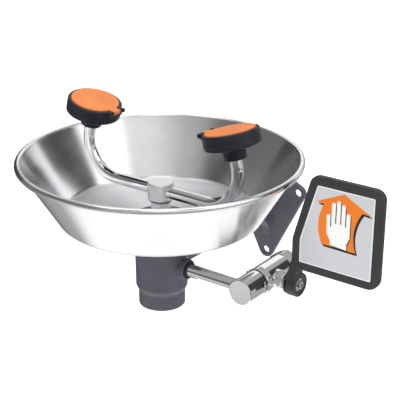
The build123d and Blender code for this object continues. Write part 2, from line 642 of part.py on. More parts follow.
def parts():
    """Every node's name and solid."""
    made = {
        "wall_bracket": wall_bracket(),
        "bowl": bowl(),
        "bowl_gasket": bowl_gasket(),
        "drain_flange": drain_flange(),
        "pipe_seal": pipe_seal(),
        "supply_pipe": supply_pipe(),
        "riser_elbow": riser_elbow(),
        "riser_pipe": riser_pipe(),
        "tee_nut": tee_nut(),
        "centre_tee": centre_tee(),
        "outlet_elbow": outlet_elbow(),
        "joint_seal": joint_seal(),
        "valve_body": valve_body(),
        "inlet_end": inlet_end(),
        "seat_front": ball_seat(-1),
        "seat_rear": ball_seat(1),
        "valve_ball": valve_ball(),
        "valve_stem": valve_stem(),
        "stem_packing": stem_packing(),
        "packing_nut": packing_nut(),
        "stop_plate": stop_plate(),
        "push_handle": push_handle(),
        "label_plate": label_plate(),
        "hub_washer": hub_washer(),
        "hub_screw": hub_screw(),
    }
    for name, side in (("left", -1), ("right", 1)):
        made[f"arm_tube_{name}"] = arm_tube(side)
        made[f"head_base_{name}"] = head_base(side)
        made[f"head_ring_{name}"] = head_ring(side)
        made[f"head_filter_{name}"] = head_filter(side)
        made[f"spray_plate_{name}"] = spray_plate(side)
        made[f"flow_regulator_{name}"] = flow_regulator(side)
        made[f"hinge_pin_{name}"] = hinge_pin(side)
        made[f"dust_cover_{name}"] = dust_cover(side)
    return made


os.makedirs("parts", exist_ok=True)
for node, shape in parts().items():
    export_step(shape, f"parts/{node}.step")
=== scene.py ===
import math

import bmesh
import bpy
from mathutils import Matrix, Vector


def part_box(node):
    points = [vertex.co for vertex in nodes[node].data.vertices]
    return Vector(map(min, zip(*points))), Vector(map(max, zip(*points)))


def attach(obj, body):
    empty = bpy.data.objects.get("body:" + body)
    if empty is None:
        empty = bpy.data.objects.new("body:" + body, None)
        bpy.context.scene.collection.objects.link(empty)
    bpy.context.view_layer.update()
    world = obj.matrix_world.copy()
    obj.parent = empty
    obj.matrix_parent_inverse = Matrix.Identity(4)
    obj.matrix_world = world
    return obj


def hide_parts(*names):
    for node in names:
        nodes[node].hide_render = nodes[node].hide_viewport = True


# Wall-mounted eye and face wash station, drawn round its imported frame. All is in metres; +X is the user's
# right, +Y points into the wall and +Z is up. MM turns sizes written in millimetres to metres.
MM = 0.001
FINE = 192
COARSE = 96

# Bowl
SHEET = 1.2 * MM
BEAD_R = 3.3 * MM
BEAD_RISE = 0.3 * MM
BOTTOM_R = 102.9 * MM
BOWL_DEPTH = 66.5 * MM
BOTTOM_CORNER_R = 11.8 * MM
FLOOR_DISH = 3.8 * MM
SEAT_R = 38.0 * MM
BOWL_HOLE_R = 24.3 * MM

# Bent arms and spray heads
ARM_R = 6.35 * MM
ARM_BORE_R = 5.2 * MM
ARM_BEND_R = 37.0 * MM
HEAD_TILT = math.radians(14.5)
HEAD_X = 85.0 * MM
HEAD_TOP = 44.6 * MM
NECK_DROP = 30.0 * MM

# Valve
PIPE_R = 6.85 * MM
PIPE_BORE_R = 5.4 * MM

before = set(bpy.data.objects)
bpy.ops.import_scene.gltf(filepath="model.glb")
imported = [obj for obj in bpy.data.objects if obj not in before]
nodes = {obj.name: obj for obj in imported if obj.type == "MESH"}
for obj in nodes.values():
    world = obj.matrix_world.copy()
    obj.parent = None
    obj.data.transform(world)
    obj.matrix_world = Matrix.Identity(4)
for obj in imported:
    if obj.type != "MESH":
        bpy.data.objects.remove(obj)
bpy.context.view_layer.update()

bowl_low, bowl_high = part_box("bowl")
BOWL_AXIS = (bowl_low + bowl_high) / 2
BEAD_OUTER_R = (bowl_high.x - bowl_low.x) / 2
RIM_Z = bowl_high.z - BEAD_RISE
FLOOR_Z = RIM_Z - BOWL_DEPTH
SEAT_Z = FLOOR_Z - FLOOR_DISH
HEADER_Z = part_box("arm_tube_left")[0].z + ARM_R


# ---------------------------------------------------------------- outlines and meshes


def rounded(corners, closed=True, steps=6):
    """An outline from (x, y, radius) corners, each radius above 0 drawn as an arc of that size."""
    outline = []
    count = len(corners)
    for index, (x, y, radius) in enumerate(corners):
        here = Vector((x, y))
        if radius <= 0 or (not closed and index in (0, count - 1)):
            outline.append(here)
            continue
        before = (Vector(corners[index - 1][:2]) - here).normalized()
        after = (Vector(corners[(index + 1) % count][:2]) - here).normalized()
        half = before.angle(after) / 2
        centre = here + (before + after).normalized() * radius / math.sin(half)
        start = here + before * radius / math.tan(half) - centre
        end = here + after * radius / math.tan(half) - centre
        sweep = math.atan2(start.cross(end), start.dot(end))
        for step in range(steps + 1):
            outline.append(centre + Matrix.Rotation(sweep * step / steps, 2) @ start)
    return outline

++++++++

Task description »
Reproduce the complete set of lines precisely as supplied.

Result of this task »
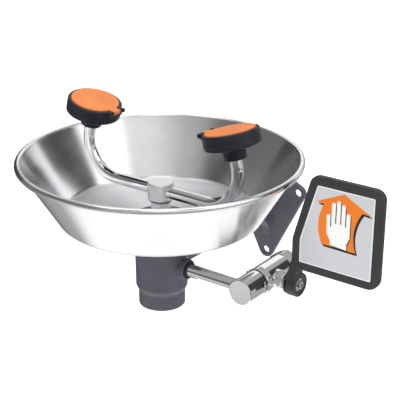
The build123d and Blender code for this object continues. Write part 2, from line 642 of part.py on. More parts follow.
def parts():
    """Every node's name and solid."""
    made = {
        "wall_bracket": wall_bracket(),
        "bowl": bowl(),
        "bowl_gasket": bowl_gasket(),
        "drain_flange": drain_flange(),
        "pipe_seal": pipe_seal(),
        "supply_pipe": supply_pipe(),
        "riser_elbow": riser_elbow(),
        "riser_pipe": riser_pipe(),
        "tee_nut": tee_nut(),
        "centre_tee": centre_tee(),
        "outlet_elbow": outlet_elbow(),
        "joint_seal": joint_seal(),
        "valve_body": valve_body(),
        "inlet_end": inlet_end(),
        "seat_front": ball_seat(-1),
        "seat_rear": ball_seat(1),
        "valve_ball": valve_ball(),
        "valve_stem": valve_stem(),
        "stem_packing": stem_packing(),
        "packing_nut": packing_nut(),
        "stop_plate": stop_plate(),
        "push_handle": push_handle(),
        "label_plate": label_plate(),
        "hub_washer": hub_washer(),
        "hub_screw": hub_screw(),
    }
    for name, side in (("left", -1), ("right", 1)):
        made[f"arm_tube_{name}"] = arm_tube(side)
        made[f"head_base_{name}"] = head_base(side)
        made[f"head_ring_{name}"] = head_ring(side)
        made[f"head_filter_{name}"] = head_filter(side)
        made[f"spray_plate_{name}"] = spray_plate(side)
        made[f"flow_regulator_{name}"] = flow_regulator(side)
        made[f"hinge_pin_{name}"] = hinge_pin(side)
        made[f"dust_cover_{name}"] = dust_cover(side)
    return made


os.makedirs("parts", exist_ok=True)
for node, shape in parts().items():
    export_step(shape, f"parts/{node}.step")
=== scene.py ===
import math

import bmesh
import bpy
from mathutils import Matrix, Vector


def part_box(node):
    points = [vertex.co for vertex in nodes[node].data.vertices]
    return Vector(map(min, zip(*points))), Vector(map(max, zip(*points)))


def attach(obj, body):
    empty = bpy.data.objects.get("body:" + body)
    if empty is None:
        empty = bpy.data.objects.new("body:" + body, None)
        bpy.context.scene.collection.objects.link(empty)
    bpy.context.view_layer.update()
    world = obj.matrix_world.copy()
    obj.parent = empty
    obj.matrix_parent_inverse = Matrix.Identity(4)
    obj.matrix_world = world
    return obj


def hide_parts(*names):
    for node in names:
        nodes[node].hide_render = nodes[node].hide_viewport = True


# Wall-mounted eye and face wash station, drawn round its imported frame. All is in metres; +X is the user's
# right, +Y points into the wall and +Z is up. MM turns sizes written in millimetres to metres.
MM = 0.001
FINE = 192
COARSE = 96

# Bowl
SHEET = 1.2 * MM
BEAD_R = 3.3 * MM
BEAD_RISE = 0.3 * MM
BOTTOM_R = 102.9 * MM
BOWL_DEPTH = 66.5 * MM
BOTTOM_CORNER_R = 11.8 * MM
FLOOR_DISH = 3.8 * MM
SEAT_R = 38.0 * MM
BOWL_HOLE_R = 24.3 * MM

# Bent arms and spray heads
ARM_R = 6.35 * MM
ARM_BORE_R = 5.2 * MM
ARM_BEND_R = 37.0 * MM
HEAD_TILT = math.radians(14.5)
HEAD_X = 85.0 * MM
HEAD_TOP = 44.6 * MM
NECK_DROP = 30.0 * MM

# Valve
PIPE_R = 6.85 * MM
PIPE_BORE_R = 5.4 * MM

before = set(bpy.data.objects)
bpy.ops.import_scene.gltf(filepath="model.glb")
imported = [obj for obj in bpy.data.objects if obj not in before]
nodes = {obj.name: obj for obj in imported if obj.type == "MESH"}
for obj in nodes.values():
    world = obj.matrix_world.copy()
    obj.parent = None
    obj.data.transform(world)
    obj.matrix_world = Matrix.Identity(4)
for obj in imported:
    if obj.type != "MESH":
        bpy.data.objects.remove(obj)
bpy.context.view_layer.update()

bowl_low, bowl_high = part_box("bowl")
BOWL_AXIS = (bowl_low + bowl_high) / 2
BEAD_OUTER_R = (bowl_high.x - bowl_low.x) / 2
RIM_Z = bowl_high.z - BEAD_RISE
FLOOR_Z = RIM_Z - BOWL_DEPTH
SEAT_Z = FLOOR_Z - FLOOR_DISH
HEADER_Z = part_box("arm_tube_left")[0].z + ARM_R


# ---------------------------------------------------------------- outlines and meshes


def rounded(corners, closed=True, steps=6):
    """An outline from (x, y, radius) corners, each radius above 0 drawn as an arc of that size."""
    outline = []
    count = len(corners)
    for index, (x, y, radius) in enumerate(corners):
        here = Vector((x, y))
        if radius <= 0 or (not closed and index in (0, count - 1)):
            outline.append(here)
            continue
        before = (Vector(corners[index - 1][:2]) - here).normalized()
        after = (Vector(corners[(index + 1) % count][:2]) - here).normalized()
        half = before.angle(after) / 2
        centre = here + (before + after).normalized() * radius / math.sin(half)
        start = here + before * radius / math.tan(half) - centre
        end = here + after * radius / math.tan(half) - centre
        sweep = math.atan2(start.cross(end), start.dot(end))
        for step in range(steps + 1):
            outline.append(centre + Matrix.Rotation(sweep * step / steps, 2) @ start)
    return outline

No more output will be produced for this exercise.